- _Stated goal_
Return all lines that include the string "from".

- _Data block_
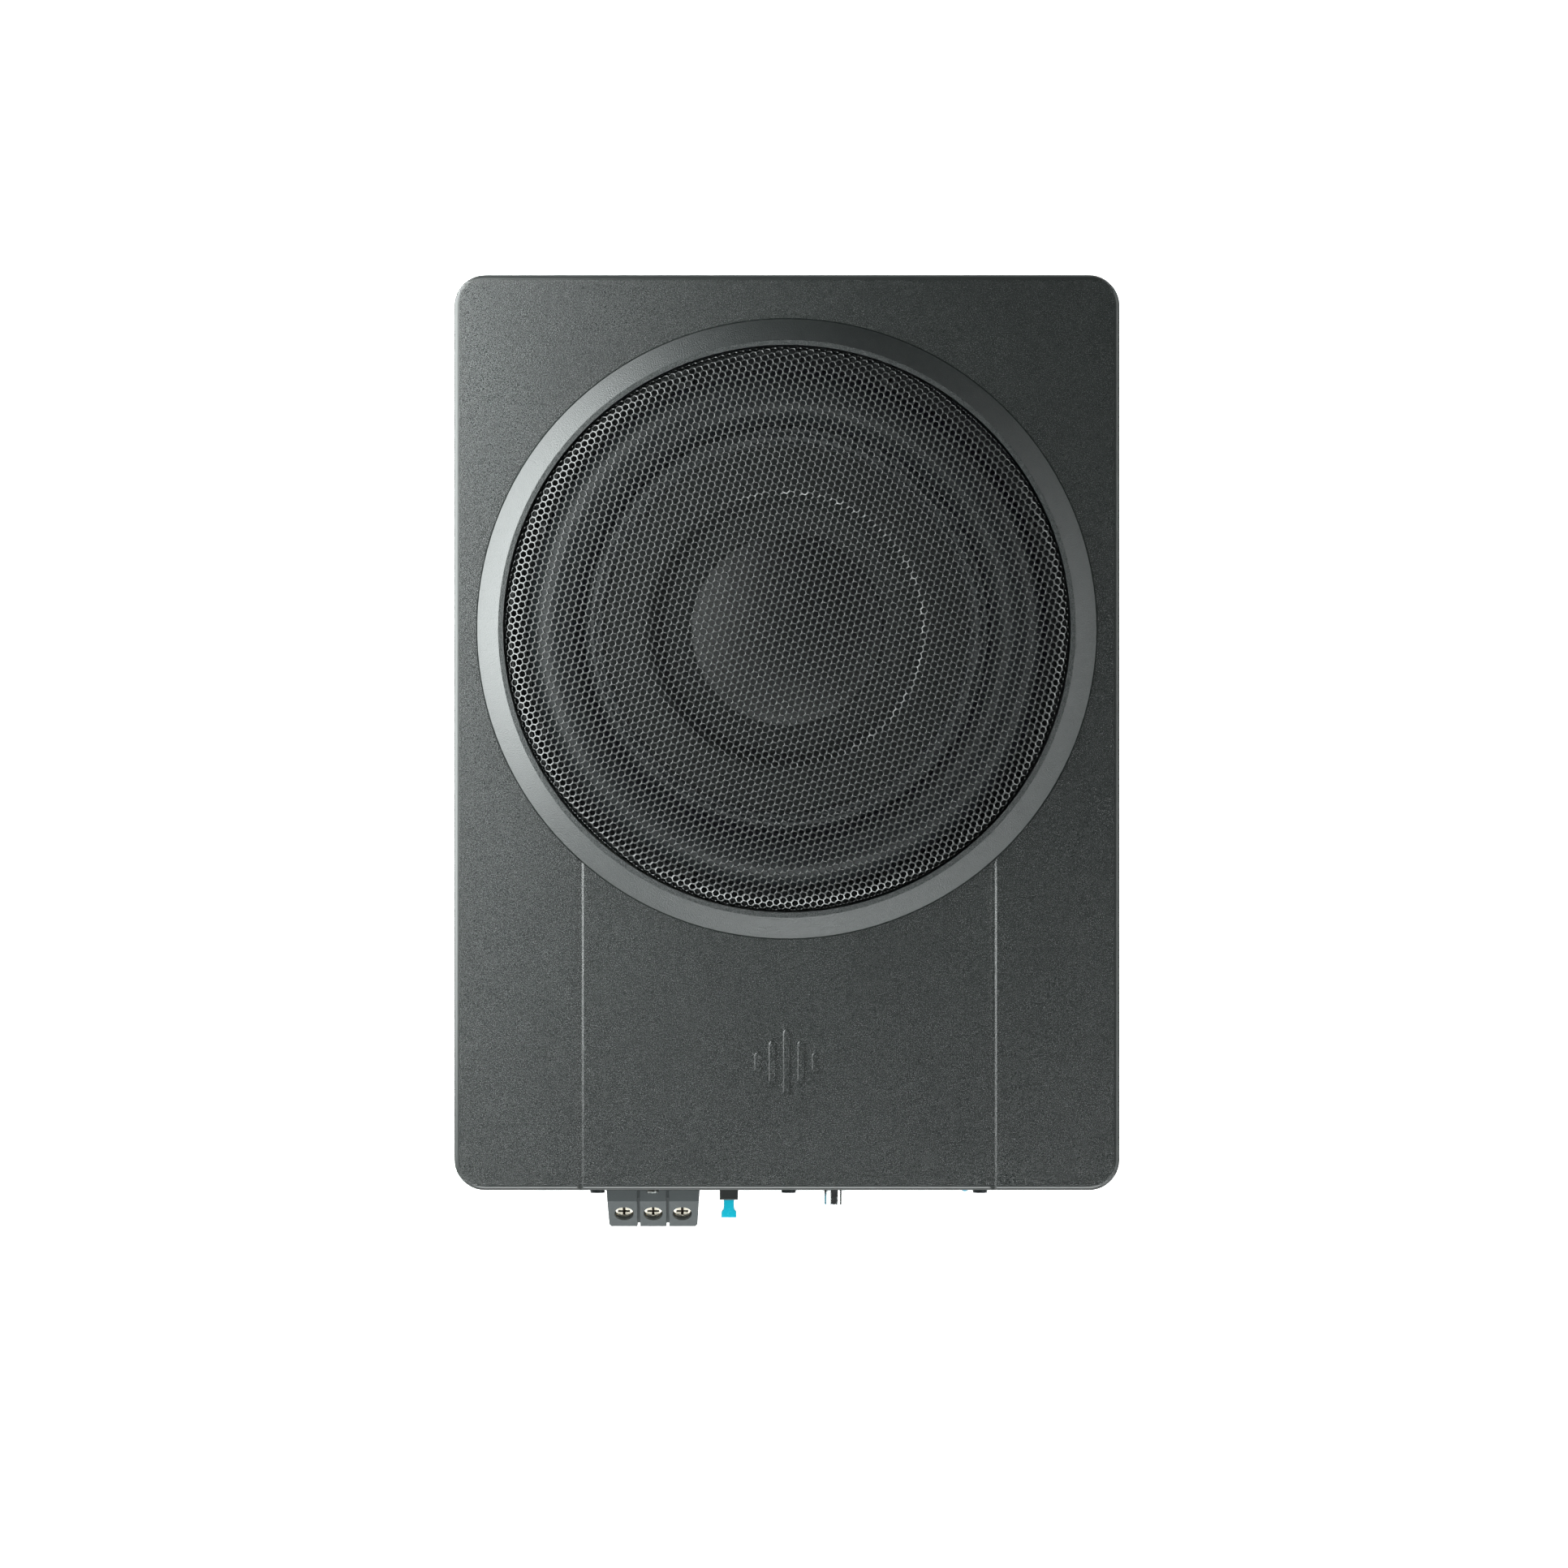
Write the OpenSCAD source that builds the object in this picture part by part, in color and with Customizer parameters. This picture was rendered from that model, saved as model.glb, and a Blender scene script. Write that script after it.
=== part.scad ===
// Powered car subwoofer: a slim under-seat box that holds an 8-inch woofer and the amplifier that drives it.
// +Z is up and the grille faces up. The connector panel faces -Y. z = 0 is the surface that the feet stand on,
// and x = y = 0 is the middle of the whole footprint, terminal block included. All sizes are millimetres.

/* [Cover] */
// Width of the top cover, across X
cover_w = 250; // [248:1:256]
// Length of the top cover, along Y
cover_l = 344; // [342:1:350]
// Height of the cover's flat top above the floor
cover_top_z = 64; // [63.5:0.5:66]
// Radius of the cover's upright corners
corner_r = 11.5; // [10:0.5:13]
// Radius of the rounded edge between the cover's top and its sides
edge_r = 1.6; // [1:0.1:2]
// Thickness of the cover's side walls and of its top
cover_t = 3; // [2.6:0.1:3.2]
// Height of the joint between the cover and the base tray
seam_z = 16.8; // [16.5:0.1:17]
// Distance of the two styling grooves from the centre line
groove_x = 77.6; // [76:0.2:79]
// Width of a styling groove at the cover's top
groove_w = 2.6; // [2.2:0.1:3]
// Depth of a styling groove
groove_d = 0.6; // [0.4:0.1:1]
// Width of each sloping side of a styling groove
groove_side = 0.8; // [0.6:0.1:1]
// Distance of the embossed bars from the cover's centre, towards the connector panel
emblem_back = 124; // [118:1:128]
// Height that the embossed bars stand above the cover
emblem_h = 0.45; // [0.3:0.05:0.8]

/* [Grille and ring] */
// Distance of the woofer's axis from the cover's centre, away from the connector panel
woofer_offset = 39; // [38:0.5:40]
// Outer radius of the sloped ring round the grille
ring_r = 116.3; // [115.5:0.1:117]
// Radius where the ring's slope ends and its flat top begins
ring_top_r = 108.3; // [108:0.1:109]
// Height of the ring's flat top above the cover
ring_h = 4.5; // [4:0.1:5]
// Outer radius of the grille
grille_r = 106; // [105.8:0.1:106.1]
// Height of the grille's middle above the floor
grille_apex_z = 71; // [70.8:0.1:72]
// Thickness of the grille's steel
grille_t = 1; // [0.8:0.1:1.2]

/* [Woofer] */
// Outer radius of the woofer's flange
flange_r = 105; // [104:0.1:105.2]
// Height of the ledge that the woofer's flange sits on
ledge_z = 50; // [49.8:0.1:50.4]
// Travel of the cone each way from rest
cone_travel = 5; // [3:0.5:5]
// Radius of the voice coil's former
former_r = 25.6; // [25.4:0.1:25.6]
// Outer radius of the magnet
magnet_r = 50; // [48:0.5:52]

/* [Connector panel] */
// Width of the connector panel
panel_w = 154; // [152:1:156]
// Height of the connector panel
panel_h = 36; // [35:0.5:37]
// Height of the connector panel's middle above the floor
panel_z = 36; // [35.5:0.5:36.5]
// Thickness of the connector panel
panel_t = 2; // [1.8:0.1:2.2]
// Reach of the terminal block in front of the cover
block_reach = 15; // [14.5:0.1:15.5]
// Distance of the terminal block's middle from the centre line
block_x = -50.6; // [-52:0.1:-49]
// Distance between the terminals
terminal_pitch = 11; // [10.8:0.1:11.2]
// Radius of the wire entries, for wire up to 8 gauge
wire_r = 2.6; // [2.4:0.1:2.7]
// Distance of the fuse from the centre line
fuse_x = -21.9; // [-23:0.1:-21.5]
// Distance of each control knob from the middle of the pair
knob_gap = 8; // [7.6:0.1:8.1]
// Distance of the signal sockets from the centre line
phono_x = 17.8; // [17.6:0.1:18.6]
// Outer radius of a signal socket's barrel
phono_r = 4.15; // [4.1:0.01:4.2]

/* [Base] */
// Distance between the two bracket holes on each side of the base
bracket_pitch = 220; // [200:1:230]
// Radius of the tapped bracket holes, for M5 screws
bracket_hole_r = 2.1; // [2:0.05:2.2]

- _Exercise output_
Write the OpenSCAD source that builds the object in this picture part by part, in color and with Customizer parameters. This picture was rendered from that model, saved as model.glb, and a Blender scene script. Write that script after it.
// Distance of the two styling grooves from the centre line
// Distance of the embossed bars from the cover's centre, towards the connector panel
// Distance of the woofer's axis from the cover's centre, away from the connector panel
// Travel of the cone each way from rest
// Distance of the terminal block's middle from the centre line
// Distance of the fuse from the centre line
// Distance of each control knob from the middle of the pair
// Distance of the signal sockets from the centre line